En un país donde el 60% de los hogares vive al día y las crisis recurrentes son casi predecibles, la educación financiera emerge no como un lujo, sino como una herramienta de supervivencia y dignidad. Mientras el sistema crediticio ofrece soluciones temporales, el conocimiento financiero básico construye cimientos permanentes que transforman la relación con el dinero de reactiva a proactiva, de supervivencia a estratégica.
El presupuesto mensual, esa planilla aburrida que muchos evitan, se convierte en el primer muro de contención. No se trata de restricción asfixiante, sino de conciencia plena: saber exactamente hacia dónde fluye cada peso permite identificar fugas invisibles. La Condusef reporta que hogares que implementan presupuestos rigurosos reducen hasta en 30% sus gastos hormiga en seis meses, capital que puede redirigirse al ahorro o inversión.

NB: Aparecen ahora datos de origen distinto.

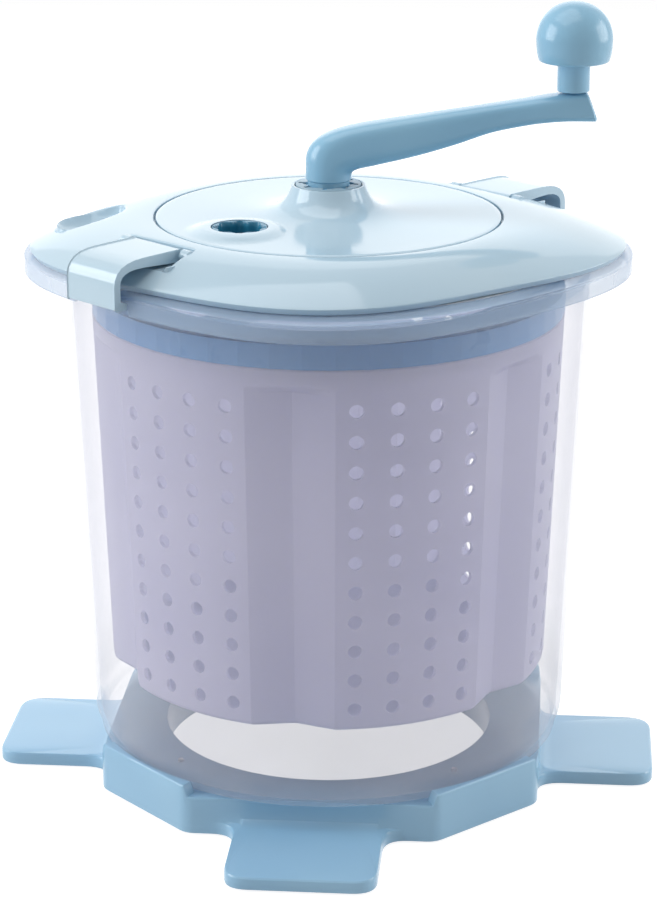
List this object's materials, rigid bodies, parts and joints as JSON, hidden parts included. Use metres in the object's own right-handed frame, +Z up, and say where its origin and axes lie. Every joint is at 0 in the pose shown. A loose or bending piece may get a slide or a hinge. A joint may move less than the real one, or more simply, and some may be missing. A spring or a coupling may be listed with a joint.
{
  "type": "manual washing machine",
  "caption": "Hand-crank washer: clear tub on a four-footed base, perforated spin basket, clip-on domed lid with central and offset crank sockets.",
  "frame": {"origin": "on the basket's axis, at the surface that the rubber feet rest on", "axes": "+Z up along the basket's axis, +X from the hub towards the crank's knob as pictured, +Y away from the picture's viewer"},
  "size_m": [0.3642, 0.3642, 0.4203],
  "materials": {
    "pale_blue": "smooth, glossy",
    "crank_blue": "smooth, glossy",
    "deep_blue": "smooth, satin",
    "pale_grey": "smooth, satin",
    "lilac_white": "smooth, satin",
    "clear_plastic": "clear, glossy",
    "white_plastic": "plain moulded",
    "grey_rubber": "plain moulded",
    "seal_silicone": "plain moulded",
    "steel": "turned"
  },
  "bodies": {
    "tub_unit": {"base_ring": "pale_blue", "foot_pad_1": "grey_rubber", "foot_pad_2": "grey_rubber", "foot_pad_3": "grey_rubber", "foot_pad_4": "grey_rubber", "base_screw_1": "steel", "base_screw_2": "steel", "base_screw_3": "steel", "base_screw_4": "steel", "tub": "clear_plastic", "pivot_pin": "steel"},
    "basket_unit": {"basket": "lilac_white", "basket_bush": "white_plastic"},
    "cover_unit": {"basket_cover": "crank_blue"},
    "lid_unit": {"lid": "pale_blue", "lid_seal": "seal_silicone", "gear_cover": "pale_blue", "gear_case": "white_plastic", "case_screw_1": "steel", "case_screw_2": "steel", "case_screw_3": "steel", "shaft_bush": "white_plastic", "latch_pin_left": "steel", "latch_pin_right": "steel"},
    "drive_unit": {"centre_gear": "pale_grey", "drive_shaft": "deep_blue", "shaft_screw": "steel"},
    "offset_unit": {"offset_gear": "deep_blue"},
    "crank_unit": {"crank_arm": "crank_blue", "knob_pin": "steel"},
    "knob_unit": {"crank_knob": "crank_blue"},
    "latch_left_unit": {"latch_left": "pale_blue"},
    "latch_right_unit": {"latch_right": "pale_blue"}
  },
  "joints": [
    {"name": "basket_spin", "type": "hinge", "parent": "tub_unit", "child": "basket_unit", "pos_m": [0, 0, 0.061], "axis": [0, 0, 1], "continuous": true},
    {"name": "cover_lift", "type": "slide", "parent": "basket_unit", "child": "cover_unit", "axis": [0, 0, 1], "range_m": [0, 0.024]},
    {"name": "lid_lift", "type": "slide", "parent": "tub_unit", "child": "lid_unit", "axis": [0, 0, 1], "range_m": [0, 0.06]},
    {"name": "latch_left_hinge", "type": "hinge", "parent": "lid_unit", "child": "latch_left_unit", "pos_m": [-0.07425, -0.07425, 0.3039], "axis": [-0.7071, 0.7071, 0], "range_deg": [0, 100]},
    {"name": "latch_right_hinge", "type": "hinge", "parent": "lid_unit", "child": "latch_right_unit", "pos_m": [0.07425, 0.07425, 0.3039], "axis": [0.7071, -0.7071, 0], "range_deg": [0, 100]},
    {"name": "centre_drive_spin", "type": "hinge", "parent": "lid_unit", "child": "drive_unit", "pos_m": [0, 0, 0.29], "axis": [0, 0, 1], "continuous": true},
    {"name": "offset_gear_spin", "type": "hinge", "parent": "lid_unit", "child": "offset_unit", "pos_m": [-0.04596, -0.03857, 0.29], "axis": [0, 0, 1], "continuous": true},
    {"name": "crank_pull", "type": "slide", "parent": "drive_unit", "child": "crank_unit", "axis": [0, 0, 1], "range_m": [0, 0.03]},
    {"name": "knob_spin", "type": "hinge", "parent": "crank_unit", "child": "knob_unit", "pos_m": [0.1278, 0, 0.3736], "axis": [0, 0, 1], "continuous": true}
  ],
  "couplings": [
    {"joint": "centre_drive_spin", "follows": "basket_spin", "ratio": 1},
    {"joint": "offset_gear_spin", "follows": "basket_spin", "ratio": -1.5},
    {"joint": "cover_lift", "follows": "lid_lift", "ratio": 0.4},
    {"joint": "latch_left_hinge", "follows": "lid_lift", "rad_per_m": 29},
    {"joint": "latch_right_hinge", "follows": "lid_lift", "rad_per_m": 29}
  ]
}
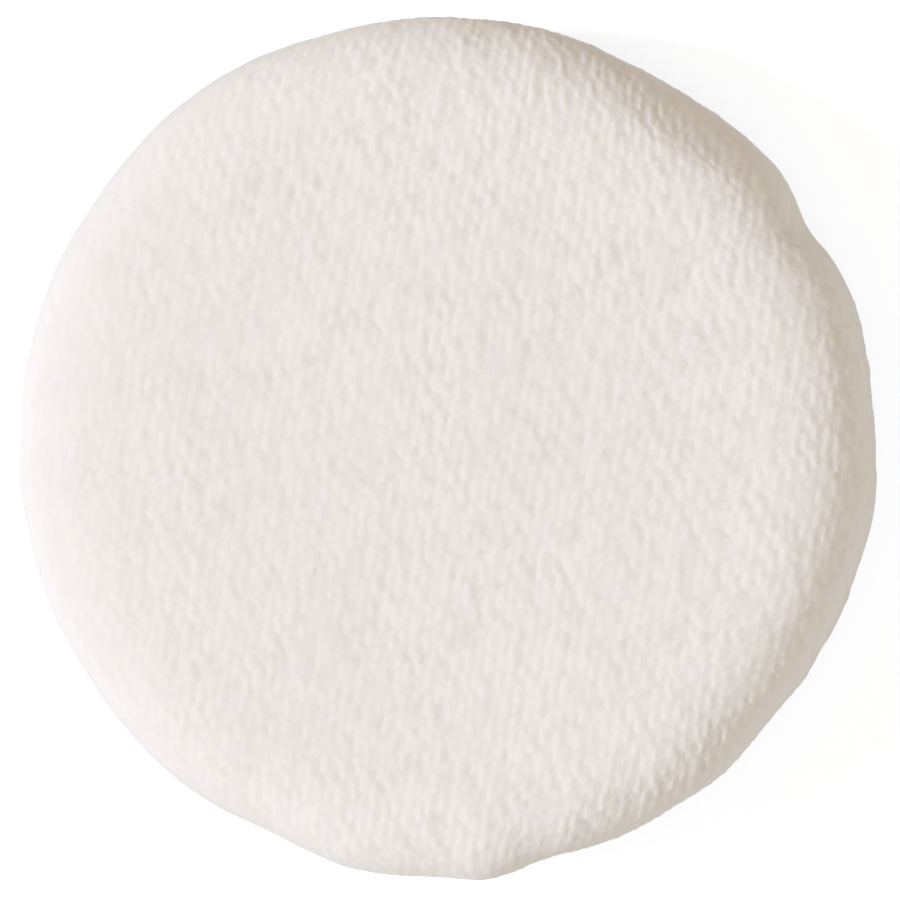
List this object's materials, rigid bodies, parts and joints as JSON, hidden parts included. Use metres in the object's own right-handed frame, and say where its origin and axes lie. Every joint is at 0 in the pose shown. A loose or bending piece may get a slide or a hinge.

El ahorro preventivo—ese colchón equivalente a 3-6 meses de gastos—es el paracaídas que evita el endeudamiento ante imprevistos. En una ironía del sistema, los más vulnerables son quienes menos ahorran precisamente porque todo su ingreso se destina a supervivencia. Romper este ciclo requiere empezar con montos simbólicos: 50 pesos semanales automatizados en una cuenta separada crean el hábito neuronal antes de acumular cantidades significativas.
El consumo consciente, quizás el eslabón más revolucionario, implica preguntar «¿esto me aligna con mis metas o solo satisface un impulso?» antes de cada compra. En la economía de la atención, donde algoritmos nos bombardean con publicidad hiperpersonalizada, decir «no» se vuelve un acto político de resistencia contra el consumismo diseñado para vaciar carteras.
La educación financiera muestra su poder máximo en la negociación. Un usuario informado que compara CATs, lee contratos y exige transparencia se convierte en un cliente temido por los bancos. La Profeco documenta que estos usuarios obtienen condiciones 20-30% mejores que quienes aceptan la primera oferta, demostrando que en finanzas la timidez sale cara.
En el panorama político, resulta curioso que esta educación no sea política de estado. Mientras los gobiernos gastan millones en publicidad oficial, invierten migajas en enseñar a los ciudadanos a defenderse de un sistema financiero que ellos mismos regulan deficientemente. La autonomía financiera ciudadana reduciría la necesidad de rescates gubernamentales futuros, pero parece no interesar a una clase política que prefiere ciudadanos dependientes.
Los frutos de esta educación trascienden lo económico: mejoran la salud mental—reduciendo el estrés financiero que afecta relaciones familiares—y crean ciudadanos más empoderados. Un adulto que controla sus finanzas difícilmente cederá su autonomía a promesas populistas o soluciones mágicas.
La verdadera independencia no se celebra en septiembre, se construye diariamente en las decisiones cotidianas: elaborar el presupuesto dominical, transferir al fondo de emergencias antes de gastar, y recordar que cada peso gastado es un voto sobre el tipo de vida que queremos vivir. En un mundo diseñado para endeudarnos, la educación financiera es el manual de desobediencia civil económica que todos necesitamos.